Enquanto vídeos individuais são removidos, os usuários problemáticos raramente são banidos — ou seja, ficam livres para enviar mais vídeos no futuro. Os links denunciados por Watson em seu vídeo realmente foram removidos, porém as contas que os postaram permaneceram ativas. O YouTube não respondeu à pergunta do The Verge sobre como a equipe de confiança e segurança determinou quais contas puderam permanecer ativas e quais não foram.

A plataforma tem regras claras sobre o conteúdo que contém crianças. Uma passagem em sua página de diretrizes e políticas da comunidade afirma que “conteúdo sexualmente explícito com menores e conteúdo que explora sexualmente menores” é estritamente proibido. Acrescenta-se inclusive que eles seriam denunciados às autoridades. No entanto, muitos dos vídeos sinalizados por Watson não estão violando as diretrizes do YouTube, porque não mostram crianças sendo sexualizadas, mas são usadas pelos criminosos em potencial por meio dos comentários. Nestes casos, a punição mais comum é fechar a caixa de comentários apenas.

O YouTube tentou lidar com imagens de abuso sexual infantil no passado, em parceria com autoridades e especialistas, e a Internet Watch Foundation (IWF). Essas organizações fornecem à equipe de segurança do YouTube “impressões digitais” de arquivos de referência de conteúdos já identificados de abuso sexual infantil. O material é transformado em “hashes”, que são códigos que permitem identificar material ilegal sem precisar armazená-los em um banco de dados. Essas hashes são usadas para analisar e remover conteúdo do YouTube. A empresa também relata todas as imagens de abuso sexual infantil e comentários ilegais, incluindo mensagens. Assim a aplicação adequada da lei pode acontecer.

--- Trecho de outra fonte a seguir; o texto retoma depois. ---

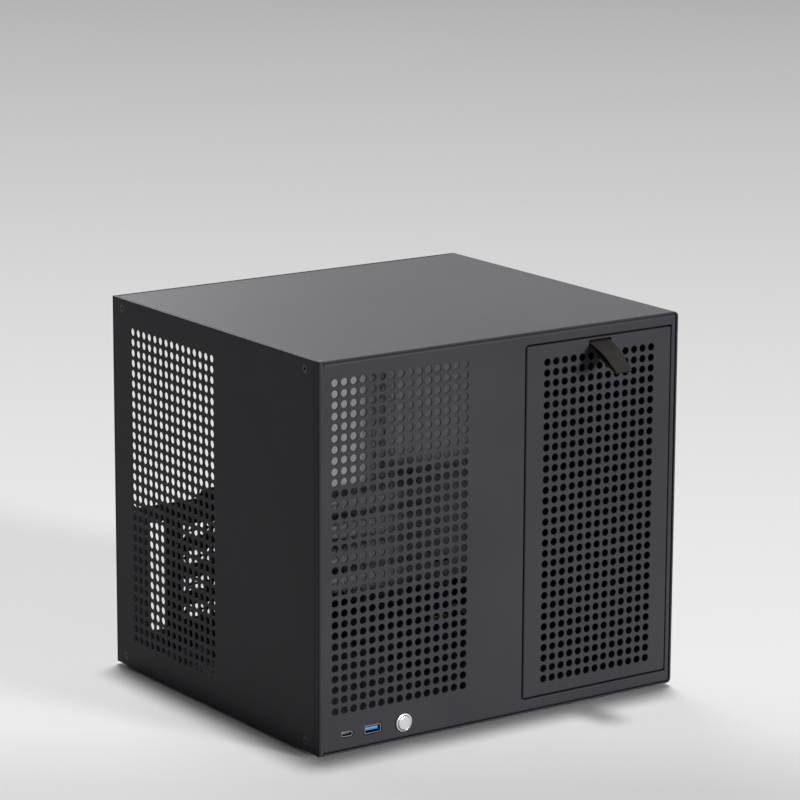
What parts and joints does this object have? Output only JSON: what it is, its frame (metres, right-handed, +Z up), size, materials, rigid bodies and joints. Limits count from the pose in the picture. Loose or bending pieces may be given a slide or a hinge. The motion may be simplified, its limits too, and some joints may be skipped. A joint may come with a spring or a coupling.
{
  "type": "nas case",
  "caption": "Black sheet-metal case for a small storage server, with punched vents, a tip-out door with a leather pull, a drive cage and an upright motherboard tray.",
  "frame": {"origin": "middle of the outer box, on the surface the feet stand on", "axes": "+Z up, -Y out of the front, +X to the right seen from the front"},
  "size_m": [0.3, 0.2985, 0.2725],
  "materials": {
    "black_paint": "matt powder coat",
    "inner_paint": "matt powder coat",
    "plain_steel": "plain",
    "zinc_plate": "zinc plated",
    "black_steel": "blackened",
    "satin_chrome": "satin",
    "brass": "plain",
    "leather": "smooth",
    "rubber": "matt",
    "blue_plastic": "moulded",
    "black_plastic": "moulded",
    "green_board": "lacquered"
  },
  "bodies": {
    "case": {"board_standoff_1": "brass", "board_standoff_2": "brass", "board_standoff_3": "brass", "board_standoff_4": "brass", "board_standoff_5": "brass", "board_standoff_6": "brass", "board_standoff_7": "brass", "board_standoff_8": "brass", "board_standoff_9": "brass", "door_magnet_left": "plain_steel", "door_magnet_right": "plain_steel", "drive_cage_left": "inner_paint", "drive_cage_right": "inner_paint", "foot_1": "rubber", "foot_2": "rubber", "foot_3": "rubber", "foot_4": "rubber", "front_panel": "black_paint", "io_board": "green_board", "io_bracket": "inner_paint", "left_panel": "black_paint", "left_panel_screw_1": "black_steel", "left_panel_screw_2": "black_steel", "left_panel_screw_3": "black_steel", "left_panel_screw_4": "black_steel", "motherboard_tray": "zinc_plate", "power_button_housing": "plain_steel", "power_button_nut": "plain_steel", "rear_panel": "black_paint", "rear_panel_screw_1": "black_steel", "rear_panel_screw_2": "black_steel", "rear_panel_screw_3": "black_steel", "rear_panel_screw_4": "black_steel", "rear_panel_screw_5": "black_steel", "rear_panel_screw_6": "black_steel", "shell": "black_paint", "slot_cover_1": "black_paint", "slot_cover_2": "black_paint", "slot_cover_3": "black_paint", "slot_cover_4": "black_paint", "slot_cover_screw_1": "black_steel", "slot_cover_screw_2": "black_steel", "slot_cover_screw_3": "black_steel", "slot_cover_screw_4": "black_steel", "usb_a_shell": "plain_steel", "usb_a_tongue": "blue_plastic", "usb_c_shell": "plain_steel", "usb_c_tongue": "black_plastic"},
    "door": {"door": "black_paint", "door_strap": "leather", "strap_bar": "plain_steel", "door_hinge_pin_left": "plain_steel", "door_hinge_pin_right": "plain_steel"},
    "button": {"power_button": "satin_chrome"}
  },
  "joints": [
    {"name": "door_tilt", "type": "hinge", "parent": "case", "child": "door", "pos_m": [0.0815, -0.1145, 0.0223], "axis": [1, 0, 0], "range_deg": [0, 80]},
    {"name": "power_button_press", "type": "slide", "parent": "case", "child": "button", "axis": [0, 1, 0], "range_m": [0, 0.001], "stiffness_N_per_m": 300}
  ]
}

Os vídeos de exploração representam apenas uma fração do conteúdo que viola as diretrizes do YouTube. A plataforma considera essa área específica como sendo “de baixo volume e alto risco”. A equipe de segurança disse que está comprometida em combater o problema desenvolvendo novas ferramentas e estratégias. Recentemente, canais do YouTube sobre Pokémon GO e do Club Penguin foram atingidos por denúncias equivocadas. A causa foi o uso do termo “CP” — as ferramentas de aprendizado de máquina leram como “child pornography” (pornografia infantil).